[WHAT YOU HAVE TO DO] Among the lines below, count those with "this". Give the total alone.

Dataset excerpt
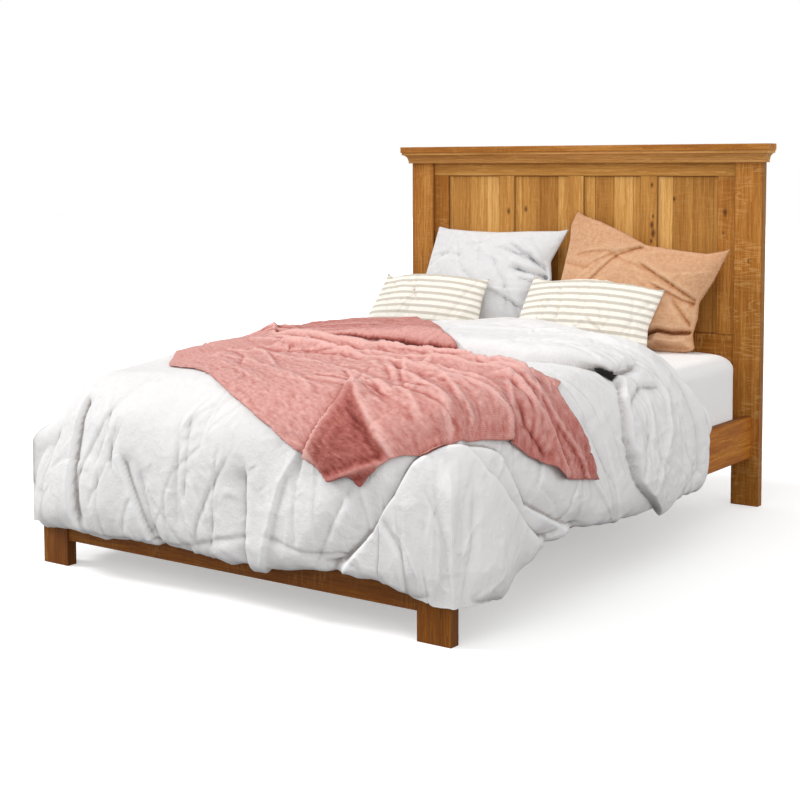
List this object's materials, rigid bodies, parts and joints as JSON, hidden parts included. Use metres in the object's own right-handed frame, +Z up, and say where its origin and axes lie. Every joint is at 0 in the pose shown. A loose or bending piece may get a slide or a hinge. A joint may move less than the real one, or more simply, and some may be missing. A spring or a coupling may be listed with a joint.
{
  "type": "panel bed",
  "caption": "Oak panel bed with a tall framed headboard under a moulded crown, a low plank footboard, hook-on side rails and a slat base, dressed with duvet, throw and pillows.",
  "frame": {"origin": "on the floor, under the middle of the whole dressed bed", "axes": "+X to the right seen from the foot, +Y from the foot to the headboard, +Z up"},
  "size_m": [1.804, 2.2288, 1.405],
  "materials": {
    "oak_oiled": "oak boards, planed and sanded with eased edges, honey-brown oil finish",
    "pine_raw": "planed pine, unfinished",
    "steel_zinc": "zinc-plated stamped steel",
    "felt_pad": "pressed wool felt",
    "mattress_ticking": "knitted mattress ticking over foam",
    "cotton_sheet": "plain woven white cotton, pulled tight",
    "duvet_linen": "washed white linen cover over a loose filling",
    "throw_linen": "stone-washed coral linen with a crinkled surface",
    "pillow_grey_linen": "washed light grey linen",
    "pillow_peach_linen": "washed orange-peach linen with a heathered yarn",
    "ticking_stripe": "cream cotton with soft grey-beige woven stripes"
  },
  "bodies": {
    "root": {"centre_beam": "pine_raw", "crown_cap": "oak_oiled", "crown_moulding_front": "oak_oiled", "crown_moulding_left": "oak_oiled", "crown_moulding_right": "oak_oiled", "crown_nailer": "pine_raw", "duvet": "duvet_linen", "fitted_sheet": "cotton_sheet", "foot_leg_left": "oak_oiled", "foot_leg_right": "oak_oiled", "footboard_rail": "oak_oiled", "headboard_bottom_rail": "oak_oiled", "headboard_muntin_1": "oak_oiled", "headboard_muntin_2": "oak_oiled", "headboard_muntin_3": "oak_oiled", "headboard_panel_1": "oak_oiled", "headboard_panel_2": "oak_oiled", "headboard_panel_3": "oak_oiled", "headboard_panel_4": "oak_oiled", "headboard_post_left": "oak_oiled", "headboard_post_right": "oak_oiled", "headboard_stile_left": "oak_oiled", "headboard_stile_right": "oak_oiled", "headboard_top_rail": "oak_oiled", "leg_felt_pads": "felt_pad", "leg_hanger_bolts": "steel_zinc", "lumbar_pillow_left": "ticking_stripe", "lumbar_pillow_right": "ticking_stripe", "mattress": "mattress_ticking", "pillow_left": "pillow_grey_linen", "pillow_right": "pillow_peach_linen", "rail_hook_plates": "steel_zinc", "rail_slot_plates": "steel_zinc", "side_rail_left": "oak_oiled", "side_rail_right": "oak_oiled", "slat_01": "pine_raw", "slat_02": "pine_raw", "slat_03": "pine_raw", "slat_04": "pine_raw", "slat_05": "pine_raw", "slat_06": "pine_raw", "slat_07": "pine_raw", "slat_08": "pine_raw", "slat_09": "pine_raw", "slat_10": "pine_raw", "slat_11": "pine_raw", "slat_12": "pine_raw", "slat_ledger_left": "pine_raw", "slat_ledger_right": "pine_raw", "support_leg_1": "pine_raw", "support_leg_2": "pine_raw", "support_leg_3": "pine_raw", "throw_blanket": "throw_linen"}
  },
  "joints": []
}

* * *

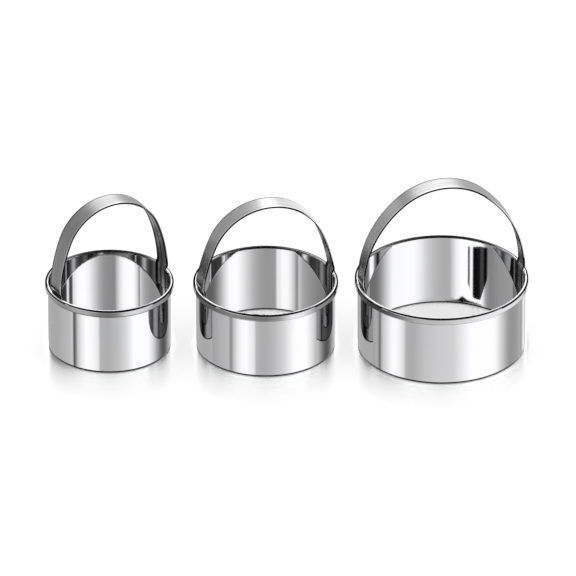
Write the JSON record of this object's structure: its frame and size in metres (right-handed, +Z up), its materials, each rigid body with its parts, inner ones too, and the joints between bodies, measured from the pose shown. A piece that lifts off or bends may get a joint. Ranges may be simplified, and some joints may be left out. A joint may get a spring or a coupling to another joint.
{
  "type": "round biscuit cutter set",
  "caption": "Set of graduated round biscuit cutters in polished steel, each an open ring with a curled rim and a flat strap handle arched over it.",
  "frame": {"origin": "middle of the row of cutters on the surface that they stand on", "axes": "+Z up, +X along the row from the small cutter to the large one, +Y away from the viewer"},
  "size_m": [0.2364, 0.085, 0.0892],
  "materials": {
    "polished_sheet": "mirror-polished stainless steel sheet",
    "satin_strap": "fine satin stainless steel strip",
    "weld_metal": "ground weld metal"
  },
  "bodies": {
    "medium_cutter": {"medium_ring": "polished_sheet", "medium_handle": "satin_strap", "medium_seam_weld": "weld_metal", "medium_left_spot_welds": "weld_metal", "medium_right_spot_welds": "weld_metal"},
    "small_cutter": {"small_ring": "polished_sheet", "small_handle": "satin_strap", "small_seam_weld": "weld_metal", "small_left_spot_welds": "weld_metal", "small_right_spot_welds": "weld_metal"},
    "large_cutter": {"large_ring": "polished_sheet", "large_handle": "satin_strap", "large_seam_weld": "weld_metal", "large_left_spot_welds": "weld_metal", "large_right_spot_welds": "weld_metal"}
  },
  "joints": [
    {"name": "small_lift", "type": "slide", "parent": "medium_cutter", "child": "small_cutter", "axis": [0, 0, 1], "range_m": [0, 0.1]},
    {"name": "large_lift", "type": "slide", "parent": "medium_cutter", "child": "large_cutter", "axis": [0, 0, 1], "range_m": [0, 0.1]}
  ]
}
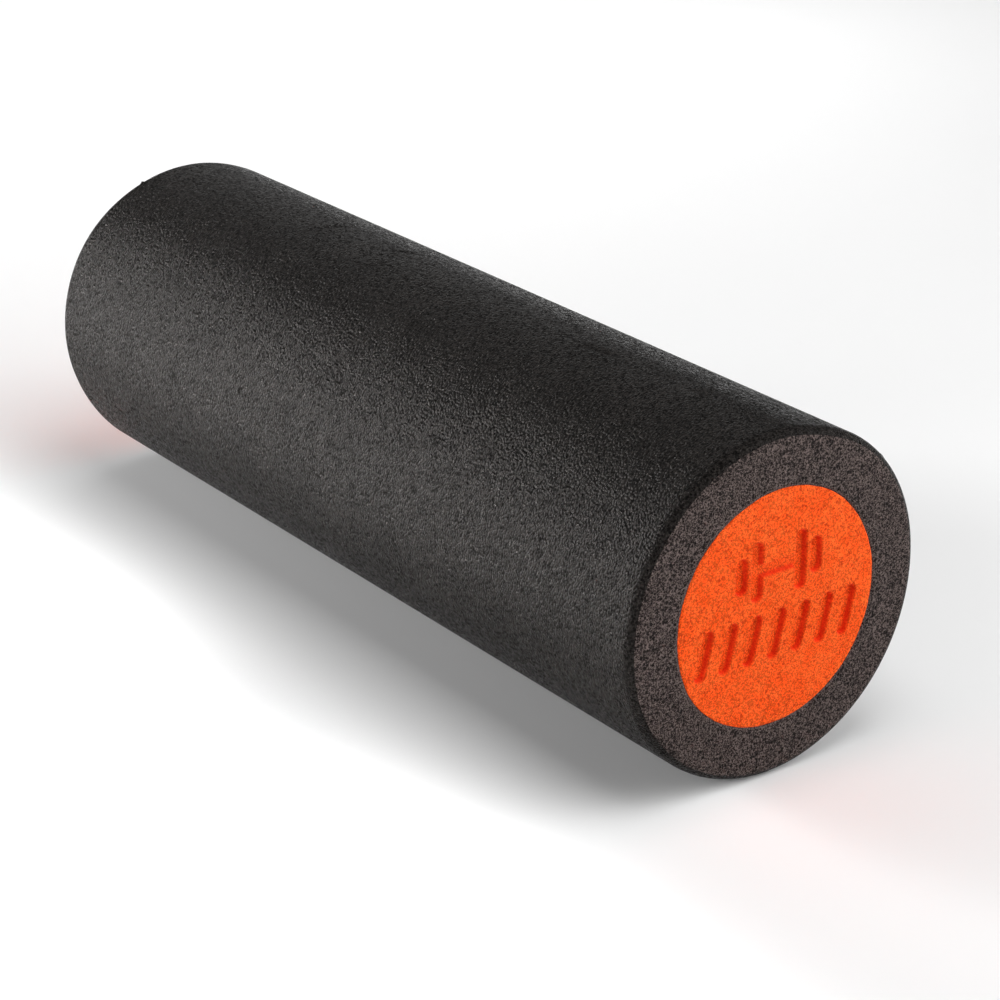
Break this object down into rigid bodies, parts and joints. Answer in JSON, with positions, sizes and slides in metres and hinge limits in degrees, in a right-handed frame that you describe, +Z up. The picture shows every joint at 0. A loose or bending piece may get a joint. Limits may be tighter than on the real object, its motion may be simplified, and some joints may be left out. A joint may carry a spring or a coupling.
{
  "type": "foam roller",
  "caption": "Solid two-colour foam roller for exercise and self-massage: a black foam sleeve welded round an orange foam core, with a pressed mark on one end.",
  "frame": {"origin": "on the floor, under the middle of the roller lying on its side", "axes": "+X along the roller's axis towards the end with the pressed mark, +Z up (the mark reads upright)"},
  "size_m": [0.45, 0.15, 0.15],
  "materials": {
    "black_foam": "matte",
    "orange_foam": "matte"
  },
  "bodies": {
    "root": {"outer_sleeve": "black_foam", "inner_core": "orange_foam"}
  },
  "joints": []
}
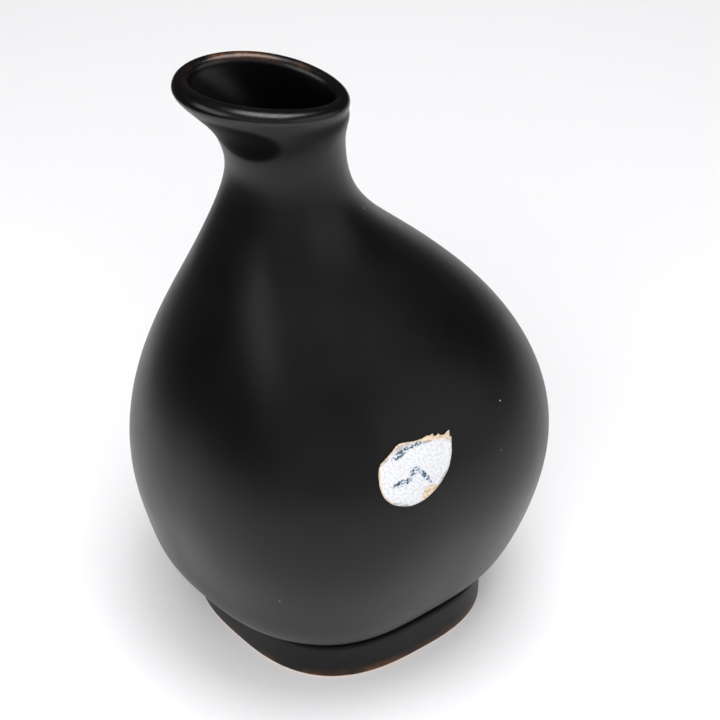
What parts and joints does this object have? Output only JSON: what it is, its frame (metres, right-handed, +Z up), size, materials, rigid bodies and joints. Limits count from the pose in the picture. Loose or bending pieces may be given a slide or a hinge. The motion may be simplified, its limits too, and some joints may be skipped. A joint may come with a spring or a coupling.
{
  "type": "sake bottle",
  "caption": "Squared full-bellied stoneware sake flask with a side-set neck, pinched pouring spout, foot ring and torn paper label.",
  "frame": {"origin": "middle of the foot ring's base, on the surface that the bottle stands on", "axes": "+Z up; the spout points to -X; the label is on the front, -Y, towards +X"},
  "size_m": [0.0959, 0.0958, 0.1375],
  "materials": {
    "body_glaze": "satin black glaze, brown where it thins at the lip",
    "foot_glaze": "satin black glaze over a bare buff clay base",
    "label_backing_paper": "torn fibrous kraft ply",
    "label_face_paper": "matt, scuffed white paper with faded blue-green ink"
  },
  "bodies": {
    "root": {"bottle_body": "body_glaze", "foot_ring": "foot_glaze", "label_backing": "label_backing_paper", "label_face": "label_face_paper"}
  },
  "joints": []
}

[EXERCISE ANSWER] 4